▸ Task description
Repeat all of the material exactly as given.

* Start Material provided *

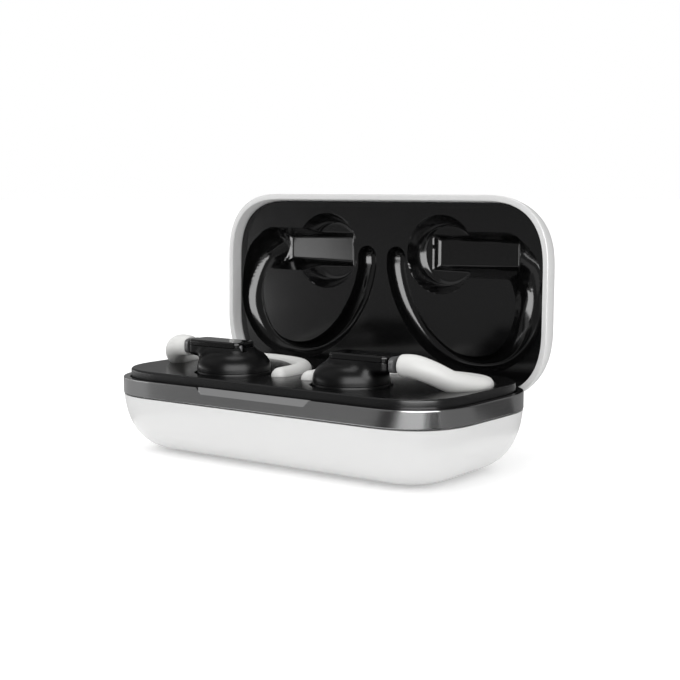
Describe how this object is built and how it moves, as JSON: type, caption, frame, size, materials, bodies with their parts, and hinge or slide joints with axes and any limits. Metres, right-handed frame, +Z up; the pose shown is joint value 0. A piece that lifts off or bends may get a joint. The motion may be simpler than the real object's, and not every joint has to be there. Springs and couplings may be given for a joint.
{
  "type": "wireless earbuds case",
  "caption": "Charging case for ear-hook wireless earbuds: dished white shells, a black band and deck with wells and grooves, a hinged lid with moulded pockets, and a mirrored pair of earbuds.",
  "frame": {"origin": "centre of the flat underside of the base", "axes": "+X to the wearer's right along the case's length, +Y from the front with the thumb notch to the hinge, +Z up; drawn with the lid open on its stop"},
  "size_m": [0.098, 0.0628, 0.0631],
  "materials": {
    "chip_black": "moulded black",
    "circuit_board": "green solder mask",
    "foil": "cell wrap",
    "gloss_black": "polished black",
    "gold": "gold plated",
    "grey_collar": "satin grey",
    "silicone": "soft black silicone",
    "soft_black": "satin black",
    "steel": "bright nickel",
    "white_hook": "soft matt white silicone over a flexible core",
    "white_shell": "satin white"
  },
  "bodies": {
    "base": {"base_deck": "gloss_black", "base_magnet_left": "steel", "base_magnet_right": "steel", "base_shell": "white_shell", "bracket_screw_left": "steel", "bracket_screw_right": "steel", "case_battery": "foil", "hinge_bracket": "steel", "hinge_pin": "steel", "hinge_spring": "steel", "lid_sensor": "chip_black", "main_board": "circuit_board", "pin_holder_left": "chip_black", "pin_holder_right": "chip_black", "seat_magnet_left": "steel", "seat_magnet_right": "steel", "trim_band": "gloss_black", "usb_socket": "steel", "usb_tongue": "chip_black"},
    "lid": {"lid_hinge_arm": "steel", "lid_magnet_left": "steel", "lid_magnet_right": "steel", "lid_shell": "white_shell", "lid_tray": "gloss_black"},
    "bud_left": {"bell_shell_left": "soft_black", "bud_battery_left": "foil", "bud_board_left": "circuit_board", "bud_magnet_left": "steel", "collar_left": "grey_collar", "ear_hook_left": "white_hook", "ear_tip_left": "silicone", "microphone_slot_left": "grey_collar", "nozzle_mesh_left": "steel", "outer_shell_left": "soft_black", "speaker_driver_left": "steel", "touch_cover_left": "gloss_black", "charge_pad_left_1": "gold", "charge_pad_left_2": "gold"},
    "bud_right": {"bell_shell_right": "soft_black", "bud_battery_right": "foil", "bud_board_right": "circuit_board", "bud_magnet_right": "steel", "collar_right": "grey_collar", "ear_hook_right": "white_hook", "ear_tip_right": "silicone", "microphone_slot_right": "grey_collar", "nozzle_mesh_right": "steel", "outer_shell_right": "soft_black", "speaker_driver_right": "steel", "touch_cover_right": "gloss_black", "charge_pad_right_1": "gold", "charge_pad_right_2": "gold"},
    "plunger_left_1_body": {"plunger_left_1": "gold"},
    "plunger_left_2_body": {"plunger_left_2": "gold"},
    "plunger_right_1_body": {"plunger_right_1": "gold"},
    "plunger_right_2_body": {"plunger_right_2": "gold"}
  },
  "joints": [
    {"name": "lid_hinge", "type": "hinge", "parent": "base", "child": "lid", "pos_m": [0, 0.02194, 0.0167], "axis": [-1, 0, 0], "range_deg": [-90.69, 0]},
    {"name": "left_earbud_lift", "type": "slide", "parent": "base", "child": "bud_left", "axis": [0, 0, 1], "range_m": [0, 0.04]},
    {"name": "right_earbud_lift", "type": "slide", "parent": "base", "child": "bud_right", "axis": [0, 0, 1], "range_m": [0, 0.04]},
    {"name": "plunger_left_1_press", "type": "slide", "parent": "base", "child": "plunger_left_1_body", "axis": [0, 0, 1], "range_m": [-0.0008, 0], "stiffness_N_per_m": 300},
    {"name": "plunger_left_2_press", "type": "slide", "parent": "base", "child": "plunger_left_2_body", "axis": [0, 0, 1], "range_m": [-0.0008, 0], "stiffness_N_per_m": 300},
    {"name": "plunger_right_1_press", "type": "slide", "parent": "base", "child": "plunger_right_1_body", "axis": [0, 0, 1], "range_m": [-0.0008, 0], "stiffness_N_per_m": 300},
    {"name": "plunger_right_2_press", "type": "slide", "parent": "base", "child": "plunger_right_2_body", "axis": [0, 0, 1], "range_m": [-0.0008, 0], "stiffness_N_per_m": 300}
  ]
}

* End Material provided *

▸ Exercise solution
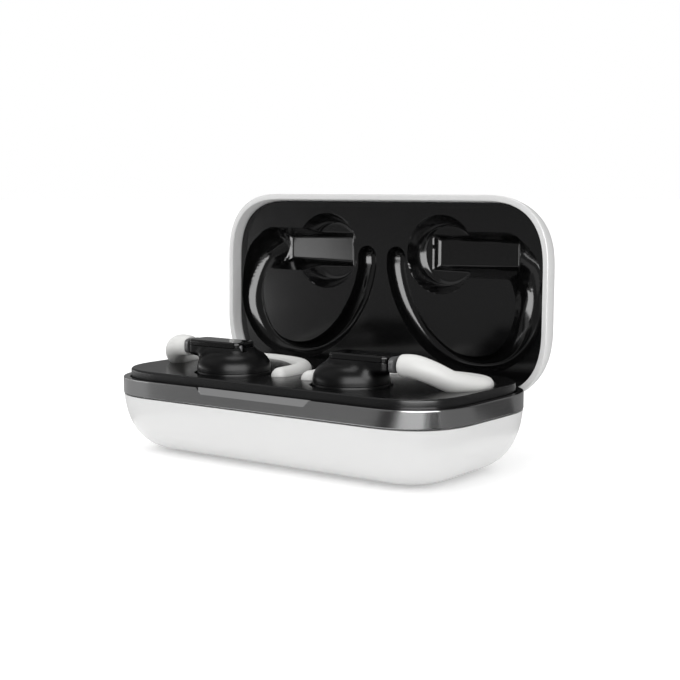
Describe how this object is built and how it moves, as JSON: type, caption, frame, size, materials, bodies with their parts, and hinge or slide joints with axes and any limits. Metres, right-handed frame, +Z up; the pose shown is joint value 0. A piece that lifts off or bends may get a joint. The motion may be simpler than the real object's, and not every joint has to be there. Springs and couplings may be given for a joint.
{
  "type": "wireless earbuds case",
  "caption": "Charging case for ear-hook wireless earbuds: dished white shells, a black band and deck with wells and grooves, a hinged lid with moulded pockets, and a mirrored pair of earbuds.",
  "frame": {"origin": "centre of the flat underside of the base", "axes": "+X to the wearer's right along the case's length, +Y from the front with the thumb notch to the hinge, +Z up; drawn with the lid open on its stop"},
  "size_m": [0.098, 0.0628, 0.0631],
  "materials": {
    "chip_black": "moulded black",
    "circuit_board": "green solder mask",
    "foil": "cell wrap",
    "gloss_black": "polished black",
    "gold": "gold plated",
    "grey_collar": "satin grey",
    "silicone": "soft black silicone",
    "soft_black": "satin black",
    "steel": "bright nickel",
    "white_hook": "soft matt white silicone over a flexible core",
    "white_shell": "satin white"
  },
  "bodies": {
    "base": {"base_deck": "gloss_black", "base_magnet_left": "steel", "base_magnet_right": "steel", "base_shell": "white_shell", "bracket_screw_left": "steel", "bracket_screw_right": "steel", "case_battery": "foil", "hinge_bracket": "steel", "hinge_pin": "steel", "hinge_spring": "steel", "lid_sensor": "chip_black", "main_board": "circuit_board", "pin_holder_left": "chip_black", "pin_holder_right": "chip_black", "seat_magnet_left": "steel", "seat_magnet_right": "steel", "trim_band": "gloss_black", "usb_socket": "steel", "usb_tongue": "chip_black"},
    "lid": {"lid_hinge_arm": "steel", "lid_magnet_left": "steel", "lid_magnet_right": "steel", "lid_shell": "white_shell", "lid_tray": "gloss_black"},
    "bud_left": {"bell_shell_left": "soft_black", "bud_battery_left": "foil", "bud_board_left": "circuit_board", "bud_magnet_left": "steel", "collar_left": "grey_collar", "ear_hook_left": "white_hook", "ear_tip_left": "silicone", "microphone_slot_left": "grey_collar", "nozzle_mesh_left": "steel", "outer_shell_left": "soft_black", "speaker_driver_left": "steel", "touch_cover_left": "gloss_black", "charge_pad_left_1": "gold", "charge_pad_left_2": "gold"},
    "bud_right": {"bell_shell_right": "soft_black", "bud_battery_right": "foil", "bud_board_right": "circuit_board", "bud_magnet_right": "steel", "collar_right": "grey_collar", "ear_hook_right": "white_hook", "ear_tip_right": "silicone", "microphone_slot_right": "grey_collar", "nozzle_mesh_right": "steel", "outer_shell_right": "soft_black", "speaker_driver_right": "steel", "touch_cover_right": "gloss_black", "charge_pad_right_1": "gold", "charge_pad_right_2": "gold"},
    "plunger_left_1_body": {"plunger_left_1": "gold"},
    "plunger_left_2_body": {"plunger_left_2": "gold"},
    "plunger_right_1_body": {"plunger_right_1": "gold"},
    "plunger_right_2_body": {"plunger_right_2": "gold"}
  },
  "joints": [
    {"name": "lid_hinge", "type": "hinge", "parent": "base", "child": "lid", "pos_m": [0, 0.02194, 0.0167], "axis": [-1, 0, 0], "range_deg": [-90.69, 0]},
    {"name": "left_earbud_lift", "type": "slide", "parent": "base", "child": "bud_left", "axis": [0, 0, 1], "range_m": [0, 0.04]},
    {"name": "right_earbud_lift", "type": "slide", "parent": "base", "child": "bud_right", "axis": [0, 0, 1], "range_m": [0, 0.04]},
    {"name": "plunger_left_1_press", "type": "slide", "parent": "base", "child": "plunger_left_1_body", "axis": [0, 0, 1], "range_m": [-0.0008, 0], "stiffness_N_per_m": 300},
    {"name": "plunger_left_2_press", "type": "slide", "parent": "base", "child": "plunger_left_2_body", "axis": [0, 0, 1], "range_m": [-0.0008, 0], "stiffness_N_per_m": 300},
    {"name": "plunger_right_1_press", "type": "slide", "parent": "base", "child": "plunger_right_1_body", "axis": [0, 0, 1], "range_m": [-0.0008, 0], "stiffness_N_per_m": 300},
    {"name": "plunger_right_2_press", "type": "slide", "parent": "base", "child": "plunger_right_2_body", "axis": [0, 0, 1], "range_m": [-0.0008, 0], "stiffness_N_per_m": 300}
  ]
}